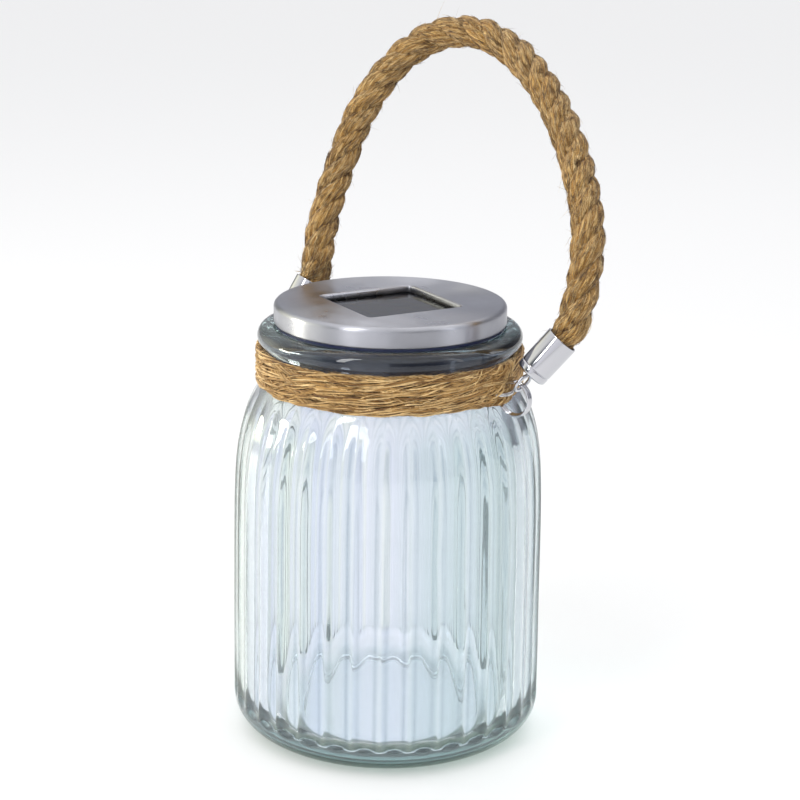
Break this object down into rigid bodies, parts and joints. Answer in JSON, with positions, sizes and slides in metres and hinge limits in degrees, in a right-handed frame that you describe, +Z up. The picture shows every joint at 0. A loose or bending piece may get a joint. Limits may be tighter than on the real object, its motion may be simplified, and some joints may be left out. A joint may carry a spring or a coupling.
{
  "type": "solar jar lantern",
  "caption": "Fluted clear glass jar lantern with a twine-bound neck, a twisted rope handle on rings, and a steel plug lid that holds a solar cell, battery and lamp.",
  "frame": {"origin": "on the table under the jar's centre", "axes": "+Z up along the jar, +X to the right along the handle's swing axis, which passes 4.75 mm behind the jar's centre"},
  "size_m": [0.1341, 0.1237, 0.2482],
  "materials": {
    "jar_glass": "clear pressed glass with a pale blue-green tint, fluted outside and smooth inside",
    "neck_steel": "plain galvanised wire, dull",
    "twine_jute": "thin single-ply jute twine, hairy, golden tan",
    "rope_jute": "thick three-strand twisted jute rope, golden tan with dark grooves and loose straw fibres",
    "bright_plate": "polished nickel plate",
    "cap_steel": "stainless sheet with a fine straight brushed grain and a rolled bright edge",
    "housing_plastic": "moulded blue-black plastic, fine satin texture",
    "tray_plastic": "moulded black plastic",
    "cell_silicon": "dark blue-violet solar cell with thin silver collector lines",
    "cell_resin": "clear epoxy layer over the cell",
    "seal_rubber": "soft black rubber",
    "board_green": "green solder mask over glass fibre",
    "chip_black": "black moulded epoxy",
    "coil_copper": "enamelled copper winding on a ferrite core",
    "lamp_resin": "warm-white clear epoxy lamp",
    "battery_sleeve": "green heat-shrink sleeve with bare steel ends",
    "contact_plate": "nickel-plated spring steel",
    "switch_black": "black nylon",
    "screw_steel": "zinc-plated steel",
    "lead_red": "red insulated wire",
    "lead_black": "black insulated wire"
  },
  "bodies": {
    "jar": {"glass_jar": "jar_glass", "neck_wire": "neck_steel", "neck_twine": "twine_jute", "split_ring_left": "bright_plate", "split_ring_right": "bright_plate"},
    "handle": {"rope_handle": "rope_jute", "ferrule_left": "bright_plate", "ferrule_right": "bright_plate", "ferrule_eye_left": "bright_plate", "ferrule_eye_right": "bright_plate"},
    "lid": {"lid_cap": "cap_steel", "cell_tray": "tray_plastic", "solar_cell": "cell_silicon", "cell_resin": "cell_resin", "tray_screws": "screw_steel", "lid_housing": "housing_plastic", "lid_seal": "seal_rubber", "circuit_board": "board_green", "driver_chip": "chip_black", "choke_coil": "coil_copper", "led_lamp": "lamp_resin", "battery_cell": "battery_sleeve", "contact_positive": "contact_plate", "contact_negative": "contact_plate", "switch_body": "switch_black", "cell_lead_pos": "lead_red", "cell_lead_neg": "lead_black", "battery_lead_pos": "lead_red", "battery_lead_neg": "lead_black"},
    "battery_door": {"battery_door": "housing_plastic"},
    "switch_knob": {"switch_knob": "switch_black"}
  },
  "joints": [
    {"name": "handle_swing", "type": "hinge", "parent": "jar", "child": "handle", "pos_m": [0, 0.00475, 0.134], "axis": [1, 0, 0], "range_deg": [-72, 128]},
    {"name": "lid_lift", "type": "slide", "parent": "jar", "child": "lid", "axis": [0, 0, 1], "range_m": [0, 0.04]},
    {"name": "battery_door_slide", "type": "slide", "parent": "lid", "child": "battery_door", "axis": [0.9388, -0.3445, 0], "range_m": [0, 0.005]},
    {"name": "switch_slide", "type": "slide", "parent": "lid", "child": "switch_knob", "axis": [0.9388, -0.3445, 0], "range_m": [0, 0.0025]}
  ]
}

# # # # # # #

WHAT YOU SHOULD DO - List every line above that holds the word "hinge".

ANSWER TO THIS EXERCISE -
Break this object down into rigid bodies, parts and joints. Answer in JSON, with positions, sizes and slides in metres and hinge limits in degrees, in a right-handed frame that you describe, +Z up. The picture shows every joint at 0. A loose or bending piece may get a joint. Limits may be tighter than on the real object, its motion may be simplified, and some joints may be left out. A joint may carry a spring or a coupling.
    {"name": "handle_swing", "type": "hinge", "parent": "jar", "child": "handle", "pos_m": [0, 0.00475, 0.134], "axis": [1, 0, 0], "range_deg": [-72, 128]},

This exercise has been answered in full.